When someone pitches a book to you as “lesbian pirates in space,” it’s hard not to be interested especially when you’re talking to someone who writes for Tosche Station. (We have a type here and we’re not sorry.) That’s how Barbary Station by R.E. Stearns was pitched to me: lesbian space pirates along with a side of Firefly. Who wouldn’t be intrigued? If only the book itself had caught me as fast as the premise.
Stearns’ debut novel, Barbary Station, is about two engineers who decide that their best way forward in life is to hijack a spaceship and join a pirate crew. One problem: they don’t know that the pirate crew is stuck on a space station that’s controlled completely by a rogue AI and won’t let anyone leave. That makes it a little tricky for a pirate group to successfully lead a life of crime and profit and it especially makes it hard when the Pirate Captain won’t accept you into as a part of their crew until after you beat the AI thereby freeing them from the station. What could possibly go wrong? (A lot. A lot of things are going to go wrong.)
Barbary Station throws you right into the middle of things but also starts a little slow, which admittedly sounds like a contradiction. It took awhile to really catch my attention and hold it. That’s partially due to being tossed into an entirely new universe and trying to figure out the rules. It took some time for me to really figure out who Adda and Iridian (our main characters) were as people and even as the book progressed, I occasionally struggled with knowing whose head we were in at any given time. Because while the book does start with a bang, it suffers somewhat as Adda and Iridian settle into life on Barbary Station and it feels like we’re constantly waiting for something to start. It took a little over halfway through until I felt fully engaged. Once the book did kick into gear and especially towards the end, it was hard to put down. That was due in great part to the story delving more into everything involving the artificial intelligence. I wish that more of the book had directly involved this.

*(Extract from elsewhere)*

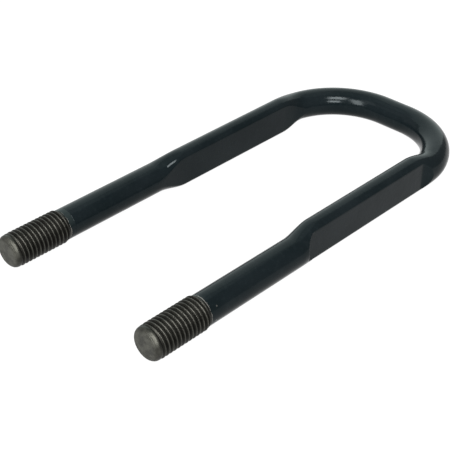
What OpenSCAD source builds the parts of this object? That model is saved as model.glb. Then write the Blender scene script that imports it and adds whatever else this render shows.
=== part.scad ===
// U-bolt that clamps a leaf spring to an axle, bent from one round bar.
// It lies flat: X runs across the legs, Y along them with the bow at +Y, and Z is up.
// The origin is on the resting surface, under the middle of the outline.
// Below the bow, both legs are pressed between dies to an oval with two flat faces.

/* [Bar and bend] */
// Diameter of the round bar over its paint
bar_d = 17.5; // [14:0.1:21]
// Clear width between the legs
inside_w = 88.9; // [74:0.1:107]
// Clear length from the inside of the bow to the tips
inside_l = 254; // [215:1:320]
// Length of the straight middle of the bow
crown_l = 16; // [4:0.5:40]

/* [Threaded ends] */
// Pitch of the thread
pitch = 2.54; // [1.5:0.01:3]
// Threaded length of each leg, without the rounded tip
thread_l = 33; // [25:0.5:60]
// Radius of the tip's rounded edge
tip_round = 3; // [1:0.1:5]

/* [Pressed flats] */
// Thickness left between the two pressed faces
flat_t = 11; // [8:0.1:14]
// Height of each pressed face
flat_h = 17.8; // [12:0.1:20]
// How far the rounded top and bottom stand past the edges of the pressed faces
round_h = 2.6; // [1:0.1:5]
// How far the pressed length sits towards the inside of the U
flat_shift = 1.85; // [0:0.05:3]
// Length of the outer pressed face, from the bend towards the tip
flat_l = 103; // [80:0.5:125]

/* [Hidden] */
$fn = 96;
bar_r = bar_d / 2;
leg_x = inside_w / 2 + bar_r;
crown_x = crown_l / 2;
bend_r = leg_x - crown_x;
paint_t = 0.05;
// The thread is rolled on the bare bar, which is as thick as the middle of its flanks
thread_d = bar_d - 2 * paint_t + 0.6495 * pitch;
swell_h = flat_h + 2 * round_h;
lift = max(swell_h, thread_d) / 2;
tip_land = 0.3;
tip_l = tip_round + tip_land;
total_l = inside_l + bar_d;
tip_y = -total_l / 2;
bend_y = total_l / 2 - bar_r - bend_r;
thread_y = tip_y + tip_l;
shank_y = thread_y + thread_l;

// Half width of the swollen oval, so that it crosses the edges of both pressed faces
oval_a = flat_t / 2 / sqrt(1 - pow(flat_h / swell_h, 2));
// The dies run a little way round the bend
wrap_deg = 20;
wrap_l = bend_r * wrap_deg * PI / 180;
// Ramps of the two faces and of the swelling, as distances along the bar from the bend
outer_near = [-4.5, 4];
inner_near = [-wrap_l, 8];
swell_near = [-13, 8];
outer_far = [flat_l + 1, flat_l + 8];
inner_far = [flat_l - 8, flat_l + 19];
swell_far = [flat_l - 9, flat_l + 10.5];
pressed_end = flat_l + 20;
flat_y = bend_y - pressed_end;
// Least half angle of the strip of section points that follows each face
strip_deg = 18;
arc_points = 15;
face_points = 7;
section_n = 2 * arc_points + 2 * face_points - 4;

// Thread form: flanks at sixty degrees, with a flat crest and a flat root
crest_r = thread_d / 2;
thread_h = 0.6134 * pitch;
root_r = crest_r - thread_h;
flank = thread_h * tan(30);
crest_w = pitch / 8;
ridge_w = crest_w + 2 * flank;
steps = 36;
margin = 0.3;
last = floor((thread_l - 2 * margin - ridge_w) / pitch * steps);
lead_steps = steps;
fade_steps = 1.5 * steps;
fade_step_h = 0.03;
// The tip stays just under the crests
tip_r = crest_r - 0.3;

paint = [0.05, 0.065, 0.07];
steel = [0.36, 0.35, 0.32];

function mix(a, b, t) = a + (b - a) * t;

// Eased step from 0 to 1 as v goes over a span
function ease(v, span) =
    let (t = min(1, max(0, (v - span[0]) / (span[1] - span[0]))))
    t * t * (3 - 2 * t);

// 1 along the pressed length, falling to 0 over the ramp at each end
function press(v, near, far) = ease(v, near) * (1 - ease(v, far));

// Angle of a face's edge on the section, for a face at this reach from its middle
function edge_angle(reach, ra) = acos(min(cos(strip_deg), reach / ra));

// Angles round the section, from the outer face's top edge, with a point on every edge
function section_angles(t1, t2) = concat(
    [for (k = [0 : arc_points - 1]) mix(t1, t2, k / (arc_points - 1))],
    [for (k = [1 : face_points - 2]) mix(t2, 360 - t2, k / (face_points - 1))],
    [for (k = [0 : arc_points - 1]) mix(360 - t2, 360 - t1, k / (arc_points - 1))],
    [for (k = [1 : face_points - 2]) mix(-t1, t1, k / (face_points - 1))]);

// Section of the leg at distance v from the bend, with the outside of the U positive
function leg_section(v) =
    let (s = press(v, swell_near, swell_far))
    let (cx = -flat_shift * s)
    let (ra = mix(bar_r, oval_a, s))
    let (rb = mix(bar_r, swell_h / 2, s))
    let (outer = mix(bar_r, flat_t / 2 - flat_shift, press(v, outer_near, outer_far)))
    let (inner = mix(bar_r, flat_t / 2 + flat_shift, press(v, inner_near, inner_far)))
    let (t1 = edge_angle(outer - cx, ra))
    let (t2 = 180 - edge_angle(inner + cx, ra))
    [for (t = section_angles(t1, t2)) [max(-inner, min(outer, cx + ra * cos(t))), rb * sin(t)]];

// Puts a section point on the right leg, straight or round the bend
function place(p, v) =
    let (w = v < 0 ? -v / wrap_l * wrap_deg : 0)
    let (r = bend_r + p[0])
    [crown_x + r * cos(w), bend_y - max(v, 0) + r * sin(w), lift + p[1]];

// Stations along the pressed length, close together on the ramps
plain_near = inner_near[1];
plain_far = swell_far[0];
ramp_near = flat_l - 1;
ramp_far = outer_far[1] + 1.5;
stations = concat(
    [for (k = [0 : 17]) mix(-wrap_l, plain_near, k / 17)],
    [for (k = [1 : 3]) mix(plain_near, plain_far, k / 3)],
    [for (k = [1 : 6]) mix(plain_far, ramp_near, k / 6)],
    [for (k = [1 : 12]) mix(ramp_near, ramp_far, k / 12)],
    [for (k = [1 : 6]) mix(ramp_far, pressed_end, k / 6)]);

module pressed_leg() {
    n = section_n;
    rows = len(stations) - 1;
    points = [for (v = stations) for (p = leg_section(v)) place(p, v)];
    near_cap = [[for (j = [0 : n - 1]) j]];
    far_cap = [[for (j = [n - 1 : -1 : 0]) rows * n + j]];
    walls = [for (k = [0 : rows - 1]) for (j = [0 : n - 1])
        let (a = k * n + j)
        let (b = k * n + (j + 1) % n)
        each [[a, a + n, b + n], [a, b + n, b]]];
    color(paint)
        polyhedron(points, concat(near_cap, walls, far_cap), convexity = 4);
}

// The pressed length of the leg at +X
module right_flat() {
    pressed_leg();
}

module left_flat() {
    mirror([1, 0, 0])
        pressed_leg();
}

// One bend, from where the dies end to the straight middle of the bow
module bend() {
    color(paint)
        translate([crown_x, bend_y, lift])
            rotate([0, 0, wrap_deg])
                rotate_extrude(angle = 90 - wrap_deg)
                    translate([bend_r, 0])
                        circle(r = bar_r);
}

module right_bend() {
    bend();
}

module left_bend() {
    mirror([1, 0, 0])
        bend();
}

// The straight middle of the bow
module crown() {
    color(paint)
        translate([-crown_x, bend_y + bend_r, lift])
            rotate([0, 90, 0])
                cylinder(h = 2 * crown_x, r = bar_r);
}

// Lays a shape made along +Z onto a leg, with its base towards the tip
module on_leg(x, y) {
    translate([x, y, lift])
        rotate([-90, 0, 0])
            children();
}

module shank(x) {
    color(paint)
        on_leg(x, shank_y)
            cylinder(h = flat_y - shank_y, r = bar_r);
}

module right_shank() {
    shank(leg_x);
}

module left_shank() {
    shank(-leg_x);
}

// The thread rises from the tip over its first turn and dies out into the bar
function lead_in(i) = ease(i, [-lead_steps, lead_steps]);
function fade_out(i) = ease(i, [last - fade_steps, last]);
function crest_at(i) = mix(mix(tip_r, crest_r, lead_in(i)), bar_r + fade_step_h, fade_out(i));
function root_at(i) = mix(root_r, bar_r, fade_out(i));
function on_turn(r, i, z) = [r * cos(360 * i / steps), r * sin(360 * i / steps), z];

// Four corners of the ridge at helix step i: foot, crest start, crest end, foot
function ridge(i) =
    let (z = margin + pitch * i / steps)
    [on_turn(root_at(i), i, z),
     on_turn(crest_at(i), i, z + flank),
     on_turn(crest_at(i), i, z + flank + crest_w),
     on_turn(root_at(i), i, z + ridge_w)];

// Two triangles over a quadrilateral
function quad(a, b, c, d) = [[a, b, c], [a, c, d]];

// Right-handed thread along +Z
module thread_body() {
    count = 4 * (last + 1);
    points = concat(
        [for (i = [0 : last]) each ridge(i)],
        [for (i = [0 : steps - 1]) on_turn(root_r, i, 0)],
        [for (i = [0 : steps - 1]) on_turn(bar_r, i, thread_l)]);
    // The ridge, and the root between one turn and the next
    ridge_faces = [for (i = [0 : last - 1]) for (m = [0 : 2])
        each quad(4 * i + m, 4 * i + m + 1, 4 * i + m + 5, 4 * i + m + 4)];
    root_faces = [for (i = [0 : last - 1 - steps])
        each quad(4 * i + 3, 4 * (i + steps), 4 * (i + steps) + 4, 4 * i + 7)];
    // The plain skirts under the first turn and over the last
    low = [for (i = [0 : steps]) count + i % steps];
    high = [for (i = [0 : steps]) count + steps + (last + i) % steps];
    low_faces = [for (i = [0 : steps - 2]) each quad(low[i], 4 * i, 4 * i + 4, low[i + 1])];
    high_faces = [for (i = [1 : steps - 1])
        let (a = 4 * (last - steps + i) + 3)
        each quad(a, high[i], high[i + 1], a + 4)];
    // Both ends of the ridge, closed against the skirts
    seam = low[steps - 1];
    before = 4 * (steps - 1);
    after = 4 * (last - steps) + 7;
    low_seam = [[seam, 0, low[steps]], [seam, 3, 0], [seam, before + 4, 3],
        [seam, before, before + 4]];
    high_seam = [[after, after - 4, 4 * last], [after, 4 * last, 4 * last + 3],
        [after, 4 * last + 3, high[0]], [after, high[0], high[1]]];
    ends = concat(
        quad(0, 3, 2, 1),
        quad(4 * last, 4 * last + 1, 4 * last + 2, 4 * last + 3),
        [[for (i = [0 : steps - 1]) low[i]]],
        [[for (i = [steps - 1 : -1 : 0]) high[i]]]);
    polyhedron(points,
        concat(ridge_faces, root_faces, low_faces, high_faces, low_seam, high_seam, ends),
        convexity = 10);
}

module thread(x) {
    color(steel)
        on_leg(x, thread_y)
            thread_body();
}

module right_thread() {
    thread(leg_x);
}

module left_thread() {
    thread(-leg_x);
}

// Rounded end of a leg, flat in the middle
module tip(x) {
    color(steel)
        on_leg(x, tip_y)
            rotate_extrude()
                intersection() {
                    square([tip_r, tip_l]);
                    union() {
                        square([tip_r - tip_round, tip_l]);
                        translate([0, tip_round])
                            square([tip_r, tip_l]);
                        translate([tip_r - tip_round, tip_round])
                            circle(r = tip_round);
                    }
                }
}

module right_tip() {
    tip(leg_x);
}

module left_tip() {
    tip(-leg_x);
}

crown();
right_bend();
left_bend();
right_flat();
left_flat();
right_shank();
left_shank();
right_thread();
left_thread();
right_tip();
left_tip();
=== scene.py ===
import math

import bpy
import numpy as np
from mathutils import Matrix, Vector


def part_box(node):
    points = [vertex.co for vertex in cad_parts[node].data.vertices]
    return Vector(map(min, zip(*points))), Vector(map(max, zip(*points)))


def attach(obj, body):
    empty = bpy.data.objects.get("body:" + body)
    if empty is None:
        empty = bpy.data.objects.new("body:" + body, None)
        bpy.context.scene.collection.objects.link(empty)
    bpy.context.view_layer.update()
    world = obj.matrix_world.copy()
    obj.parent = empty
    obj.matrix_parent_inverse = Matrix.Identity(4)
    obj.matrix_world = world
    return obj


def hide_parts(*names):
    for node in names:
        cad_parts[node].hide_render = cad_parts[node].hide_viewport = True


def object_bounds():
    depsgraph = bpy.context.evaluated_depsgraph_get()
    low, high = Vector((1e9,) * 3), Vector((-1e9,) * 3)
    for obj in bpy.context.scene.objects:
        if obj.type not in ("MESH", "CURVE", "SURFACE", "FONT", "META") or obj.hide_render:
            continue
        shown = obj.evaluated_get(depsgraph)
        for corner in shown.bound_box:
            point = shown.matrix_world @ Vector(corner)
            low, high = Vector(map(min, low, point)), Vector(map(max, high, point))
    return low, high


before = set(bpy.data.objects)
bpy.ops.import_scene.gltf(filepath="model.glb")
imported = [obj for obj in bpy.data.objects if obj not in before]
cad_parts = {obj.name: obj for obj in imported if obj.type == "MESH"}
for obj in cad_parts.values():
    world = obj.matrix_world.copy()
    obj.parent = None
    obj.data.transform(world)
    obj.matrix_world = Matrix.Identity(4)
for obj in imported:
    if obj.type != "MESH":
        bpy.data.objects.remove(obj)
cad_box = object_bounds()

MM = 0.001


def span(node):
    """Both corners of a node as arrays."""
    low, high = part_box(node)
    return np.array(low), np.array(high)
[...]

What I did like about the book is that the main characters weren’t quite as expected. Usually, when one says the leads are space pirates, you expect said characters to principally be fighters or warriors. Stearns does something different: Adda and Iridian are engineers (software and mechanical respectively even if that’s a bit of an oversimplification.) It’s a neat new spin on the pirate trope. Captain Sloane is another character worth mentioning given their gender ambiguity. It comes up within the story several times as Adda and Iridian aren’t sure what pronouns for use for Sloane but the other characters just tell them that “captain” is the only one they need; a refreshing approach to how gender is portrayed in books.
While I wanted to really love Barbary Station, it took just a little too long to really catch my attention and never really delivered on the promise of the premise. If you’re interested in the book, I’d still say give it a try as I didn’t dislike it. It just won’t be making any of my favorite recommendation lists any time soon.